Lora’s due-process claim fares no better. At sentencing, Lora objected to language in the Presentence Report that Lora “directed Trujillo and Lopez to take care of the problem.” Joint App’x at 110. The government noted that it had “no objection to striking the specific language” on the condition that “the sentence should still reflect that Lora and his co-conspirators agreed to murder Balcarran as a result of their dispute over drug territory.” Id. As Lora sees it, that response meant that the government “acknowledged that there was insufficient evidence to prove that [Lora] directed his co-defendants to eliminate Balcarran and admitted that it was a group decision in which the five co-defendants shared equal blame.” Appellant’s Reply Br. at 3. But the government made no such concession. To the contrary, it maintained that “Lora was a leader of the drug crew who stood to gain the most from Balcarran’s murder” and that a reasonable juror “could have found that Lora ordered members of his drug crew to commit the murder.” Joint App’x at 109, 110.

A “sentencing court, like a jury, may base its factfinding on circumstantial evidence and on reasonable inferences drawn therefrom.” United States v. Gaskin, 364 F.3d 438, 464 (2d Cir. 2004). Here, the district court did just that, relying on testimony elicited during three separate proceedings.

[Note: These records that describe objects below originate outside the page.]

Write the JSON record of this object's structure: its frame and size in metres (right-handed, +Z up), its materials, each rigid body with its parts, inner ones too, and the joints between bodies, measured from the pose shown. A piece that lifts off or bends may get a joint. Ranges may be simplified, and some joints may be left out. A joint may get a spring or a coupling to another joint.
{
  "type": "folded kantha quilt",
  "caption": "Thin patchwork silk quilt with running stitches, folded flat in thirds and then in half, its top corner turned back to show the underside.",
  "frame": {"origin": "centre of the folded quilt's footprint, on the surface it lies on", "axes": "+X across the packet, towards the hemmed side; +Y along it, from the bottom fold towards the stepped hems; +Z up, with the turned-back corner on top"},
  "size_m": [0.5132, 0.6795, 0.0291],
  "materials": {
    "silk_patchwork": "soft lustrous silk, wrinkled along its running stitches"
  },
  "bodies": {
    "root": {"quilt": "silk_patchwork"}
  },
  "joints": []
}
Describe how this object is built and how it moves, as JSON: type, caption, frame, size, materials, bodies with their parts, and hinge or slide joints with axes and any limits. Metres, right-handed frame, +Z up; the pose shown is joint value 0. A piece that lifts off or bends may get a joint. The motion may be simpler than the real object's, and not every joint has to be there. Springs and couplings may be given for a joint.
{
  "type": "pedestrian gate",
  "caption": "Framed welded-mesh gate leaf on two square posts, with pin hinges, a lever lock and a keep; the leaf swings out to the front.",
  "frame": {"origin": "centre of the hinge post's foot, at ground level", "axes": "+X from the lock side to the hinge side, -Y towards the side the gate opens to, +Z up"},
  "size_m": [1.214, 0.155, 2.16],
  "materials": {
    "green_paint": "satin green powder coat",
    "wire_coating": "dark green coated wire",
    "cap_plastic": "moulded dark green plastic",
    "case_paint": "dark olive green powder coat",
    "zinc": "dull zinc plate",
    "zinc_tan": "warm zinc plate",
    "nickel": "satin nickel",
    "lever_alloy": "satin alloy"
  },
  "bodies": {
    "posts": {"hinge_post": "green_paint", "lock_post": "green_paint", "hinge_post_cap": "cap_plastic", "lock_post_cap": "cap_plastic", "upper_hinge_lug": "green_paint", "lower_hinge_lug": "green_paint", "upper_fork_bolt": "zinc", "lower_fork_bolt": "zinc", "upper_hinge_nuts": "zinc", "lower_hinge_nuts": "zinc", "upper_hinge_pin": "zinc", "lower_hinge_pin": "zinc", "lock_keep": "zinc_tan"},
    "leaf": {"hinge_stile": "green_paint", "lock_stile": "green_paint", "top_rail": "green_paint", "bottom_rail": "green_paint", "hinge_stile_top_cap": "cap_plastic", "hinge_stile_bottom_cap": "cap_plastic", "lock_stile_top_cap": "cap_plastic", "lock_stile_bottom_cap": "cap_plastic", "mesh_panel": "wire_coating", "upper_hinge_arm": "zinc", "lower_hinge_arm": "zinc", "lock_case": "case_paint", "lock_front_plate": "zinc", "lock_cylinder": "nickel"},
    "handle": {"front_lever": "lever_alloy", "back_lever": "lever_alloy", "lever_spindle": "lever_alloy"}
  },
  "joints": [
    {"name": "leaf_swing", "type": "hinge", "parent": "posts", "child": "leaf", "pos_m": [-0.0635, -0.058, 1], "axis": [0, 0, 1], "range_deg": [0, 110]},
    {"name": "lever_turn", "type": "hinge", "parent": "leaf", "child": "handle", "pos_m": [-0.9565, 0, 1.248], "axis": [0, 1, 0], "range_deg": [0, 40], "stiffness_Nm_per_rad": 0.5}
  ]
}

Because the district court’s factual finding does not leave us “with the definite and firm conviction that a mistake has been committed,” it must stand. Cramer, 777 F.3d at 601 (cleaned up).

* * * We have considered all of Lora’s remaining arguments and find them to be without merit.

For the foregoing reasons, the judgment of the district court is AFFIRMED.